Throughout the race, Santos, like Obama, refuses to be classified as an ethnic candidate, and insists instead on being a unifying, "American candidate".

Of course, we now know for a fact that the producers of The West Wing modelled the character of Santos on the then largely unknown Obama, who at the time had gained some degree of national prominence with a powerhouse speech at the 2004 Democratic convention.

But the similarities between fiction and eventual fact get even spookier. Santos ends up picking an older party stalwart and foreign policy expert as his running mate to shore up the gaps in his CV.

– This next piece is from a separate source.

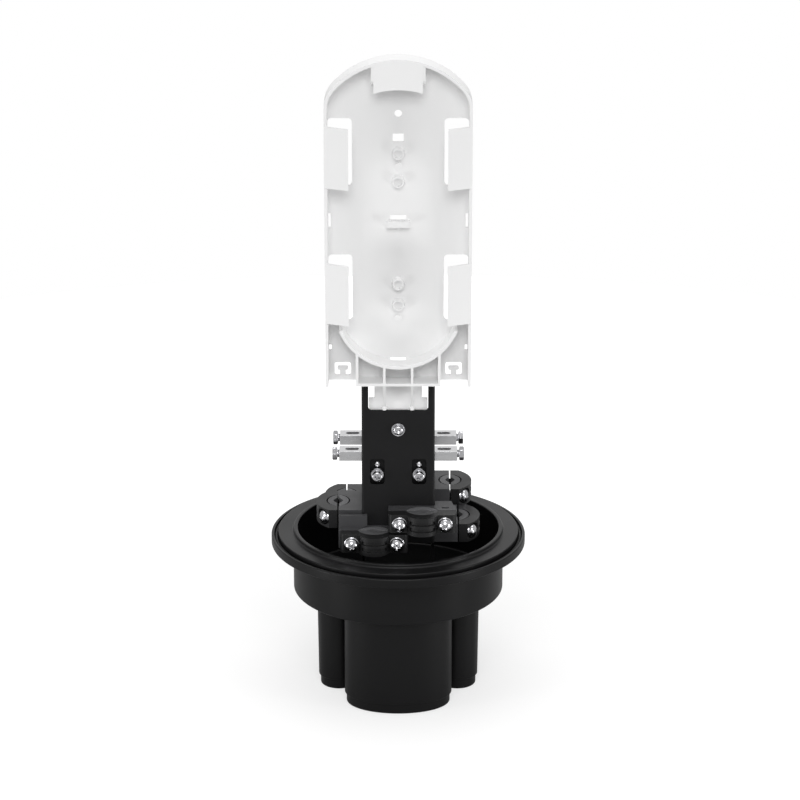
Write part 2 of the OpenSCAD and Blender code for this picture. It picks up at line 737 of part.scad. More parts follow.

Meanwhile, Arnold Vinick opts for a much younger and conservative (albeit male) governor as his vice presidential nominee, who ends up electrifying the Republican religious base, ensuring an almost statistical tie in all election polls until a month before voting. The fictional election is then transformed after a leak at a nuclear power plant in California puts pressure on Vinick over his pro-nuclear views, while the avowedly anti-nuclear Santos gains a lead in the polls.

This mirrors the current real-life economic crisis and banking meltdown in the US, which has seen Obama and his message of change gain ground over McCain, whose core policies now, more than ever before, make him seem part of the problem rather than the solution.

In the end (avert your eyes now if you're catching up on DVD), Santos wins the election by a tiny majority, but, in a bipartisan move only possible in fiction, he asks his vanquished foe to become Secretary of State in his new administration.

It's highly unlikely that McCain would get such an offer should Obama win (and vice versa), but there can be little doubt that Obama would have to reach out and give a plum post to his other defeated rival, Hillary Clinton, should her supporters help to cast him as America's new leading man on November 4.